#RSRSeesTheUSA Day 62: Cedar Rapids, IA
I’ve been really enjoying bathing in the serendipitous joy this trip has brought me by avoiding planning out too many of its details. Some of that has been places I’ve stayed or things I’ve seen. And some, like today, has been the ability to see beloved people in person with little to no advance warning. To wit, here’s the text I sent on Friday morning, as I prepared to leave Lincoln, NE and needed to figure out where to head next.
We proceeded to plan a trip to the National Czech and Slovak Museum and a wander around the nearby Czech Village/New Bohemia area. It’s what led to my magical stay last night and to some deeply wonderful catching up on Big Life Updates with Essie, another friend who—like me—has been through pandemic moves and job changes and more in the last couple years.
It’s been lovely to have had the chance to re-connect with so many of my people on this trip who I’ve only been able to talk to via digital channels since 2019 (and some, years longer than that). Essie and I sipped our way through some local cider, ate our way through some yummy sandwiches, shopped our way through some vintage boutiques, photo’d our way through some excellent murals, and most of all, talked our way through a lot of emotional and deep life realities.
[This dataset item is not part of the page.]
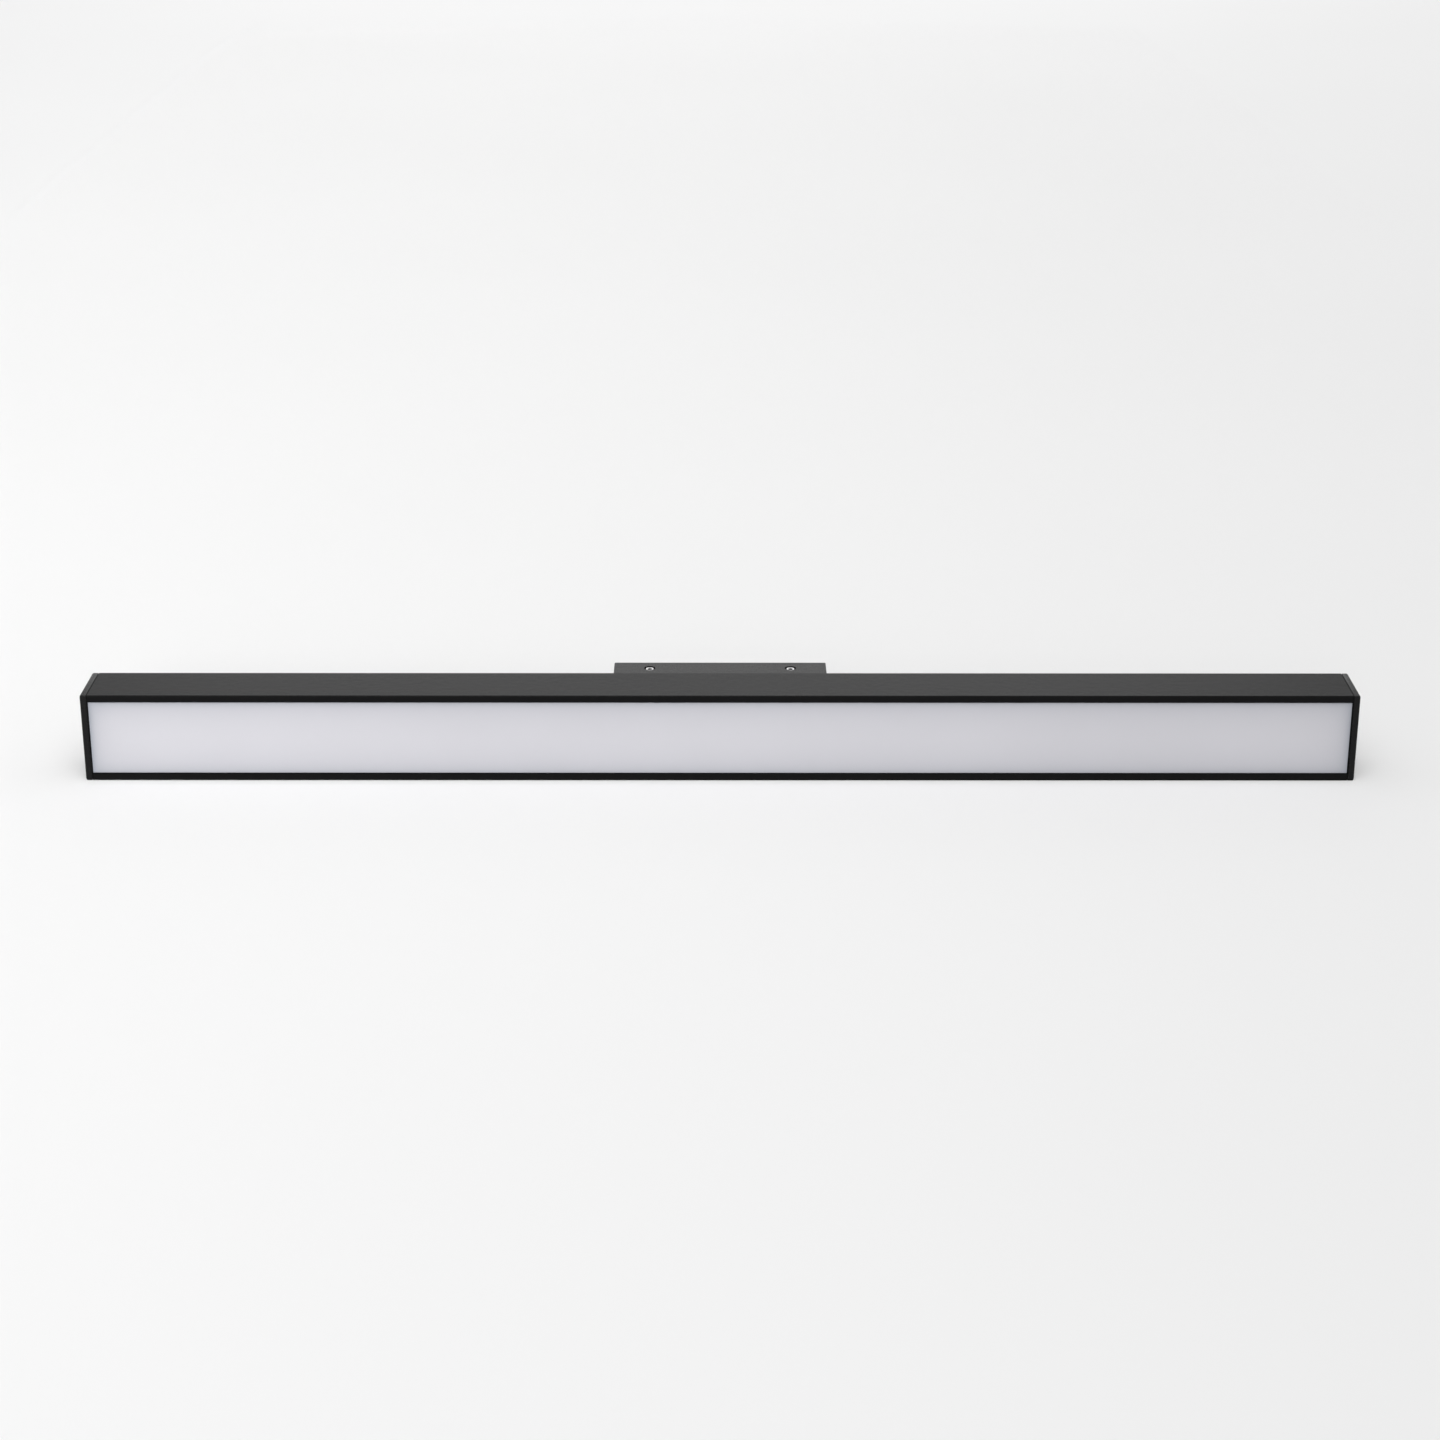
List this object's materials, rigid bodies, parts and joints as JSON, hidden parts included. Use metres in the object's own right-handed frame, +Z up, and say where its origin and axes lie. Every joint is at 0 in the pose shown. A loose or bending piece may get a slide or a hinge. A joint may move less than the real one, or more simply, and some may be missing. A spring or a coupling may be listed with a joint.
{
  "type": "vanity light bar",
  "caption": "Slim black linear light with an opal front diffuser, on a shallow wall canopy that slides over a bracket and is locked by set screws in its top.",
  "frame": {"origin": "on the wall plane, on the axis of the bracket's cable hole, midway between its two screw slots and at half the bar's height", "axes": "+X along the bar, to the right as seen from the room; +Y into the wall, so the diffuser faces -Y; +Z up"},
  "size_m": [0.6, 0.047, 0.0428],
  "materials": {
    "housing_black": "fine-textured black powder coat on extruded aluminium",
    "cap_black": "fine-textured black powder coat",
    "canopy_black": "fine-textured black powder coat on steel sheet",
    "opal_acrylic": "opal white acrylic with a satin face",
    "black_rubber": "matte moulded rubber",
    "black_steel": "black zinc plating",
    "white_sheet": "white painted sheet",
    "white_board": "white solder mask on an aluminium core",
    "led_phosphor": "pale yellow phosphor in a white package",
    "zinc_steel": "bright zinc plating",
    "bright_steel": "bright nickel plating",
    "white_nylon": "natural white nylon",
    "adhesive_tape": "foam adhesive tape",
    "driver_plastic": "moulded white plastic",
    "green_board": "green solder mask on glass-fibre board",
    "ferrite": "dark grey ferrite",
    "capacitor_can": "dark blue sleeve",
    "plain_brass": "plain machined brass",
    "tinned_brass": "tin plating",
    "brown_pvc": "smooth brown insulation",
    "blue_pvc": "smooth blue insulation",
    "green_yellow_pvc": "green and yellow striped insulation",
    "red_pvc": "smooth red insulation",
    "black_pvc": "smooth black insulation"
  },
  "bodies": {
    "wall_mount": {"wall_bracket": "zinc_steel", "bracket_earth_screw": "plain_brass"},
    "light": {"housing_profile": "housing_black", "diffuser": "opal_acrylic", "end_cap_left": "cap_black", "end_cap_right": "cap_black", "end_gasket_left": "black_rubber", "end_gasket_right": "black_rubber", "end_cap_screws": "black_steel", "reflector_tray": "white_sheet", "led_board_left": "white_board", "led_board_right": "white_board", "led_chips": "led_phosphor", "led_board_screws": "zinc_steel", "board_link": "white_nylon", "board_plug": "white_nylon", "driver_tape": "adhesive_tape", "driver_case": "driver_plastic", "driver_lid": "driver_plastic", "driver_board": "green_board", "driver_transformer": "ferrite", "driver_capacitors": "capacitor_can", "nut_plate": "zinc_steel", "web_grommet": "black_rubber", "mains_grommet": "black_rubber", "canopy": "canopy_black", "canopy_screws": "zinc_steel", "lock_nut_bar": "zinc_steel", "terminal_block": "white_nylon", "terminal_clamps": "plain_brass", "terminal_screws": "zinc_steel", "terminal_mount_screw": "zinc_steel", "earth_tag": "tinned_brass", "earth_screw": "plain_brass", "wire_line": "brown_pvc", "wire_neutral": "blue_pvc", "wire_earth": "green_yellow_pvc", "wire_dc_plus": "red_pvc", "wire_dc_minus": "black_pvc"},
    "lock_left": {"lock_screw_left": "bright_steel"},
    "lock_right": {"lock_screw_right": "bright_steel"}
  },
  "joints": [
    {"name": "lift_off", "type": "slide", "parent": "wall_mount", "child": "light", "axis": [0, -1, 0], "range_m": [0, 0.03]},
    {"name": "lock_screw_left_travel", "type": "slide", "parent": "light", "child": "lock_left", "axis": [0, 0, 1], "range_m": [0, 0.003]},
    {"name": "lock_screw_right_travel", "type": "slide", "parent": "light", "child": "lock_right", "axis": [0, 0, 1], "range_m": [0, 0.003]}
  ]
}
I think it was the Nagoski sisters, in their book Burnout, who talked about the surprising realization that what mid-life crises look like for women tends to be very different from the masculine stereotype of sportscar-buying, younger-women-dating, burning-down-the-bridges. Instead, it comes as a questioning of what we’re prioritizing for ourselves and an examination of how we want to feel/how we’re not feeling that we can change.
And then, yes, maybe that leads to making some big changes like resigning from jobs or relocating or changes in relationship status. But, in the best cases, it comes through some deep soul-searching and happens with consideration for all parties involved, and it gets us to embrace the values we really want to live by for the first time in our adult lives. Because we know those values for the first time in our adult lives.
Essie and I agreed that (along with many others) we’ve both hit this moment in our lives at the same time as COVID-19 has reoriented so much of what life looks like. For me, I know it’ll be near impossible to separate what might have come as a mid-life crisis anyway from what’s come as a pandemic reality. But that’s fine. It’s real and it’s happening, either way. This is a messy period of life, and also one that feels like time to lean on the things that are most important to me, to prioritize how I want to live more than the status markers of whether I’m living the way social norms expect.